Soldiers: The Army’s Greatest Asset

The most positive insight to emerge from this study has been the consistently superb combat and noncombat performance of US Army Soldiers and units. Despite all of the challenges and difficulties noted throughout On Point II, the US Army Soldier emerges again and again as the most flexible, determined, and resourceful element in the Army’s arsenal. The bravery, ingenuity, and tactical skill of Soldiers, and the sustained tactical excellence of units in the US Army, are testimony to the soundness of the Army’s recruiting, training, education, and leadership practices. This record of success has been marred somewhat by the dishonorable actions of a tiny, well publicized, fraction of the Soldiers who have served in Iraq. It is to the Army’s credit that those incidents have been or are still being investigated, and that those found guilty of criminal misconduct are being punished.
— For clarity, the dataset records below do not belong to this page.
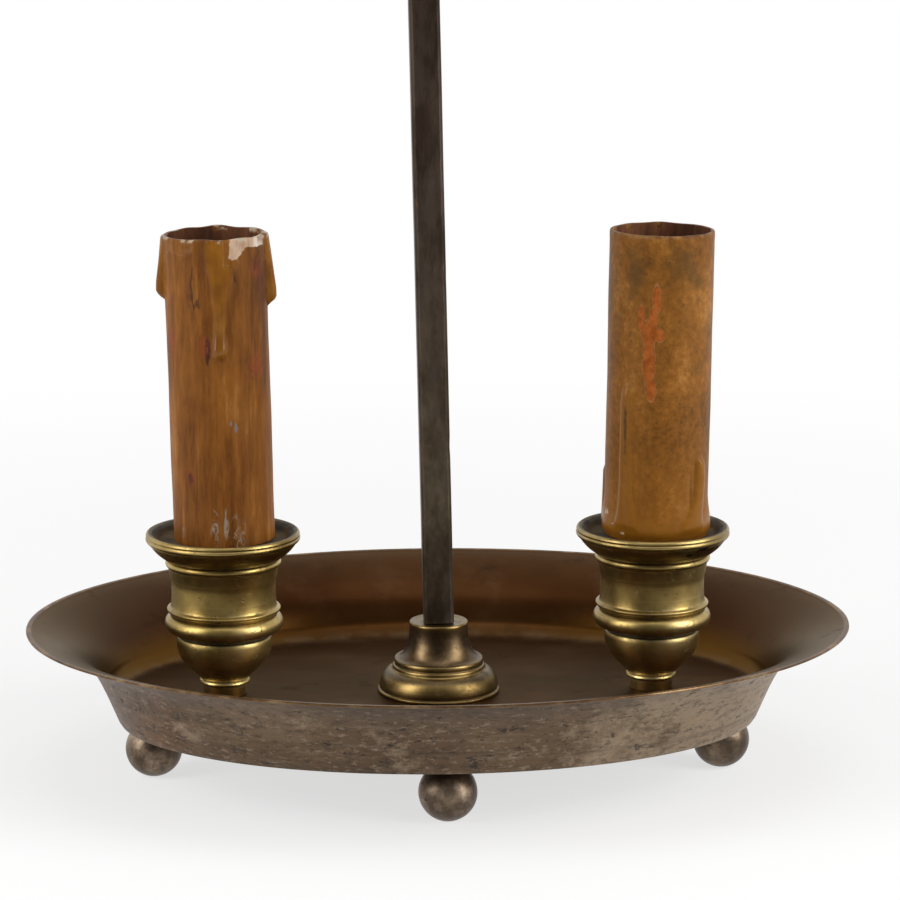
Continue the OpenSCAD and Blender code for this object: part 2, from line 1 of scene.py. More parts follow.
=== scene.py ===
import math
import bpy
import numpy as np
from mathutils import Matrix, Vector


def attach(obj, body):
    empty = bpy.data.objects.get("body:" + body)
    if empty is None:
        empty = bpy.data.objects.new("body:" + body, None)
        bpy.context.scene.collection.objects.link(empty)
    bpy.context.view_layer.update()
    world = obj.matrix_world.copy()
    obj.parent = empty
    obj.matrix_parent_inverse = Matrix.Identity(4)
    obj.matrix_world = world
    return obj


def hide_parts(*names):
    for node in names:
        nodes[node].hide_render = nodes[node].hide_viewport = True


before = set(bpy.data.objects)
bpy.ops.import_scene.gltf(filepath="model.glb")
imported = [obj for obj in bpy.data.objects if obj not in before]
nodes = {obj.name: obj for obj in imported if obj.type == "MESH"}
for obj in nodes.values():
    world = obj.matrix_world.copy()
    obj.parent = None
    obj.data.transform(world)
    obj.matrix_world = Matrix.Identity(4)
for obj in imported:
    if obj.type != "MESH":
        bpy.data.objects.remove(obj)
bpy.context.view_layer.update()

mm = 0.001


# handling pieces
def takeUp(*pieces):  # only these are selected, the first is active
    if bpy.context.mode != "OBJECT":
        bpy.ops.object.mode_set(mode="OBJECT")
    bpy.ops.object.select_all(action="DESELECT")
    for piece in pieces:
        piece.select_set(True)
    bpy.context.view_layer.objects.active = pieces[0]


def openMesh(piece, select="DESELECT"):
    takeUp(piece)
    bpy.ops.object.mode_set(mode="EDIT")
    bpy.ops.mesh.select_all(action=select)


def closeMesh():
    bpy.ops.mesh.select_mode(type="VERT")
    bpy.ops.object.mode_set(mode="OBJECT")


def pickEdges(piece, wanted):  # opens the mesh with the edges picked that wanted(end, end) names
    openMesh(piece)
    bpy.ops.mesh.select_mode(type="EDGE")
    bpy.ops.object.mode_set(mode="OBJECT")
    mesh = piece.data
    for edge in mesh.edges:
        edge.select = wanted(*(mesh.vertices[i].co for i in edge.vertices))
    bpy.ops.object.mode_set(mode="EDIT")


def pickPoints(piece, wanted):
    openMesh(piece)
    bpy.ops.object.mode_set(mode="OBJECT")
    for vertex in piece.data.vertices:
        vertex.select = wanted(vertex.co)
    bpy.ops.object.mode_set(mode="EDIT")


def setDown(piece):  # the place goes into the mesh, the object stays at the origin
    takeUp(piece)
    bpy.ops.object.transform_apply(location=True, rotation=True, scale=True)


def useModifier(piece, kind, **settings):
    takeUp(piece)
    modifier = piece.modifiers.new(kind.title(), kind)
    for key, value in settings.items():
        setattr(modifier, key, value)
    bpy.ops.object.modifier_apply(modifier=modifier.name)


def softEdges(piece, width, angle=40):
    useModifier(piece, "BEVEL", width=width * mm, segments=2, limit_method="ANGLE", angle_limit=math.radians(angle))


def fillOpenings(piece, turned=True):  # a flat face over each opening
    openMesh(piece)
    bpy.ops.mesh.select_non_manifold()
    bpy.ops.mesh.fill()
    if turned:
        bpy.ops.mesh.select_all(action="SELECT")
        bpy.ops.mesh.normals_make_consistent(inside=False)
    closeMesh()


def smooth(piece, angle):
    takeUp(piece)
    bpy.ops.object.shade_smooth_by_angle(angle=math.radians(angle))


def joinInto(first, *others):
    takeUp(first, *others)
    bpy.ops.object.join()
    return first


def copyOf(piece, name):
    other = piece.copy()
    other.data = piece.data.copy()
    other.name = name
    bpy.context.scene.collection.objects.link(other)
    return other


def ringUp(name, rings, sides, closed=True):
    # a ring drawn up and opened or closed step by step; rings are (half length, half width, height)
    a, b, z = rings[0]
    bpy.ops.object.select_all(action="DESELECT")
    bpy.ops.mesh.primitive_circle_add(vertices=sides, radius=mm, location=(0, 0, z * mm))
    piece = bpy.context.object
    piece.name = name
    piece.scale = (a, b, 1)
    setDown(piece)
    openMesh(piece, "SELECT")
    for a2, b2, z2 in rings[1:]:
        bpy.ops.mesh.extrude_edges_move(TRANSFORM_OT_translate={"value": (0, 0, (z2 - z) * mm)})
        bpy.ops.transform.resize(value=(a2 / a, b2 / b, 1), center_override=(0, 0, z2 * mm))
        a, b, z = a2, b2, z2
    bpy.ops.mesh.select_all(action="SELECT")
    if closed:
        bpy.ops.mesh.remove_doubles(threshold=0.002 * mm)
    bpy.ops.mesh.select_all(action="SELECT")
    bpy.ops.mesh.normals_make_consistent(inside=False)
    closeMesh()
    return piece


def turn(name, outline, sides=128, closed=True):
    return ringUp(name, [(r, r, z) for r, z in outline], sides, closed)


def beside(r, z, *steps):  # points of an outline, each told by its steps from one place
    return [(r + out, z + up) for out, up in steps]


def ovals(a, b, z, *steps):  # the same for rings
    return [(a + out, b + out, z + up) for out, up in steps]


def arc(r, z, reach, start, end, steps, rise=None):  # part of a circle or oval in an outline
    rise = reach if rise is None else rise
    angles = [math.radians(start + (end - start) * i / steps) for i in range(steps + 1)]
    return [(r + reach * math.cos(t), z + rise * math.sin(t)) for t in angles]


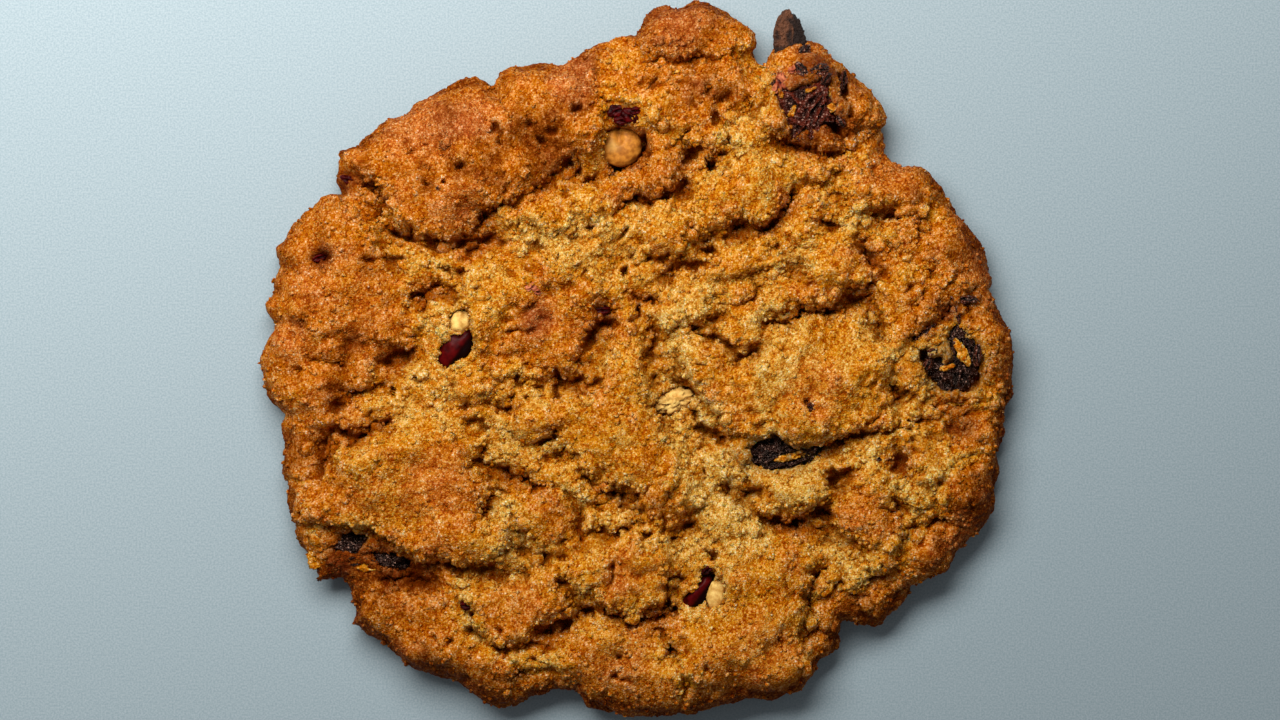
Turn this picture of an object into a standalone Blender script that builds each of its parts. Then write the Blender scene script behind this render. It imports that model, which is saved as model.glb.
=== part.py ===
"""An oatmeal raisin cookie of one hand-dropped ball of dough, baked flat on a tray.

The biscuit is a low cake with a flat base, a rounded edge and a crust that tore into plates while it
rose. Raisins, two bits of red fruit and a few nuts sit in pockets in it. Lengths are written in
millimetres and made metres where a mesh is built. +Z is up, +Y is away, and the origin is the middle
of the base.
"""

import math

import bmesh
import bpy
from mathutils import Matrix, Vector, noise

MM = 0.001

# The driving dimensions of the baked biscuit.
MIDDLE_THICKNESS = 9.6
SHOULDER_THICKNESS = 8.2
LIP_HEIGHT = 2.6
EDGE_ROUND = 6.4
EDGE_POWER = 2.4
BASE_TUCK = 1.5
POCKET_GAP = 0.35

# The squares along each side of the top's net, and the share of faces that the Decimate modifier keeps.
NET = 112
KEPT_SHARE = 0.2

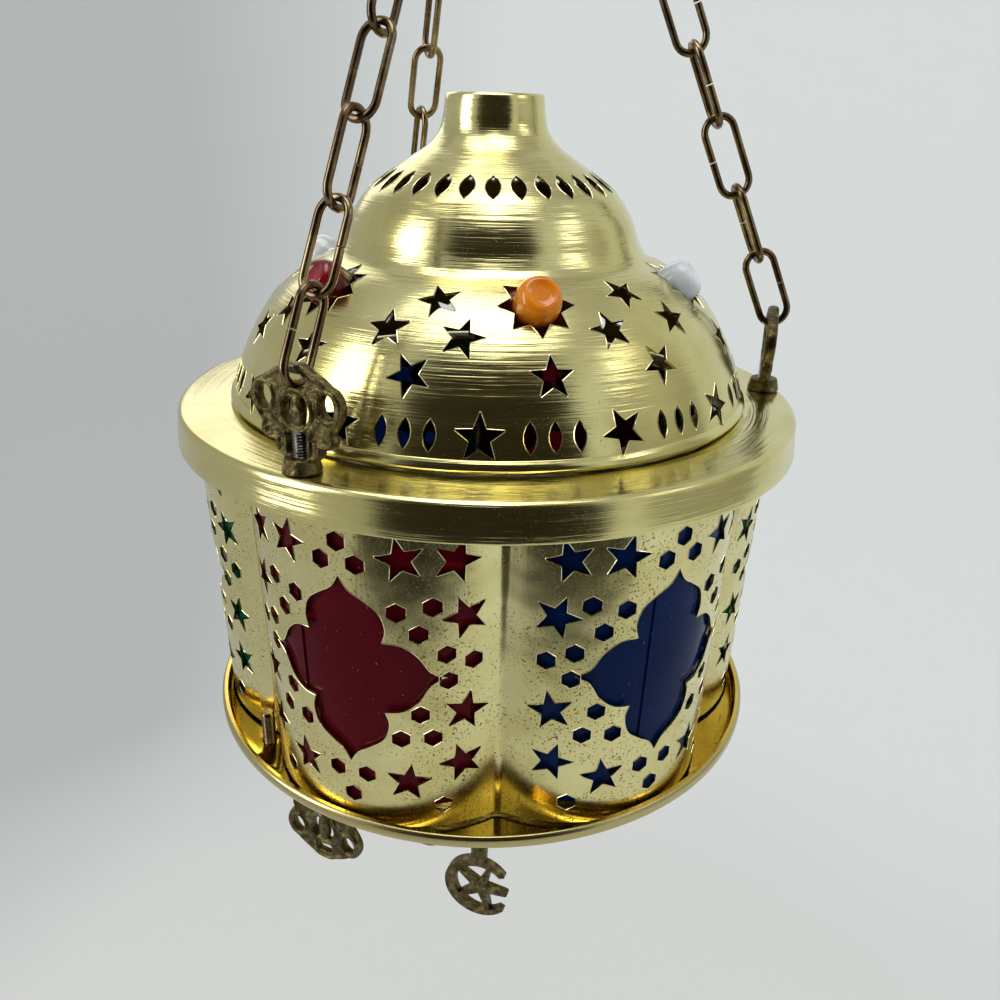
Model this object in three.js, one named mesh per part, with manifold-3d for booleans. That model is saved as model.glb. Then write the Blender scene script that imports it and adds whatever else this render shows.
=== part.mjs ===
// A pierced brass hanging lantern: an onion dome over a six lobed wall with coloured windows,
// a dish under it, a smaller upside down dome, and three chains gathered on a ring and a hook.
// Millimetres, +Z up. The origin is the point where the hook bears on what holds the lantern up.
import * as THREE from 'three';
import { mergeVertices } from 'three/addons/utils/BufferGeometryUtils.js';
import Module from 'manifold-3d';

const wasm = await Module();
wasm.setup();

// Driving dimensions. Heights named here are measured up from the brim's lower outer corner.
const GAP = 0.3;
const SHEET = 0.8;

// Hook, ring and chains
const HOOK_WIRE = 3.5;
const HOOK_UPPER_RADIUS = 10;
const HOOK_LOWER_RADIUS = 7;
const HOOK_SHANK = 5;
const RING_DIAMETER = 28;
const RING_WIRE = 3;
const RING_SPREAD = 21;
const LINK_LENGTH = 24;
const LINK_WIDTH = 10.3;
const LINK_WIRE = 2;
const LINK_SPLIT = 0.35;
const LINKS_PER_CHAIN = 10;
const STRAIGHT_LINKS = 5;
// Between a lug's bar and the link on it, measured along the chain
const SEAT_GAP = 0.55;

// Brim
const BRIM_RADIUS = 90;
const BRIM_TOP = 2;
const BRIM_CORNER = 1.8;
const SKIRT_DEPTH = 7.6;

// Lugs and drops, one casting used upright on the brim and upside down under the dish
const CAST_WIDTH = 25.7;
const CAST_HEIGHT = 25;
const CAST_THICKNESS = 4;
const CAST_BAR = 2.6;
const CAST_FOOT = 10.5;
const CAST_FOOT_HEIGHT = 2.8;
const CAST_SLOT = 3.8;
const LUG_INSET = 6;
const LUG_AZIMUTHS = [-30, 92.5, 202];
const DROP_INSET = 10;
const DROP_AZIMUTHS = [-36, 84, 204];
const DROP_TURN = 7;
const STUD = 4;
const STUD_CLEARANCE = 0.3;
const STUD_HEAD = 6.4;
const STUD_HEAD_HEIGHT = 2.8;

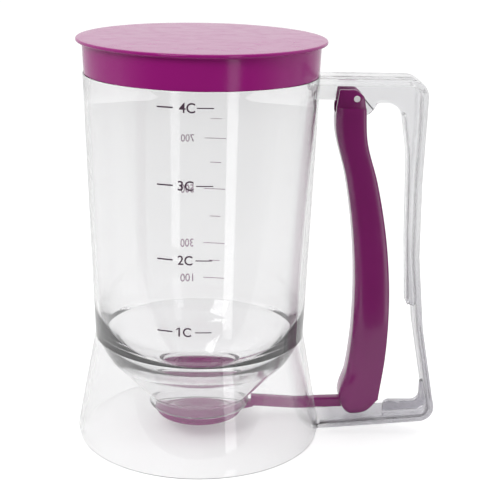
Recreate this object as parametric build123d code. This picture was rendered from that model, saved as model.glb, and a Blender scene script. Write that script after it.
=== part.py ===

Clearly, much was done right to prepare the Army for its mission in what has become an extended campaign in Iraq. The high level of public support for the Army’s Soldiers from every side of the political spectrum is ample evidence of their well earned respect. The Army must do more to put forth the names and faces of its greatest assets to maintain that level of public support.

The Army’s recent emphasis on inculcating the Warrior Ethos is a positive reaction to the reality of 21st century military operations and shortfalls discovered during the march to Baghdad. The Warrior Tasks and Drills, which are now part of the Initial Entry Training (IET), the Noncommissioned Officer Education System (NCOES), and the Officer Education System (OES) should remain part of the individual training program. The 360-degree threat environment of the contemporary operating environment should put an end to that time-worn epithet for Soldiers whose missions were performed in the rear echelons of the linear battlefield. Every Soldier, regardless of military occupation specialty or rank must be a master of personal and small unit offensive and defensive combat skills.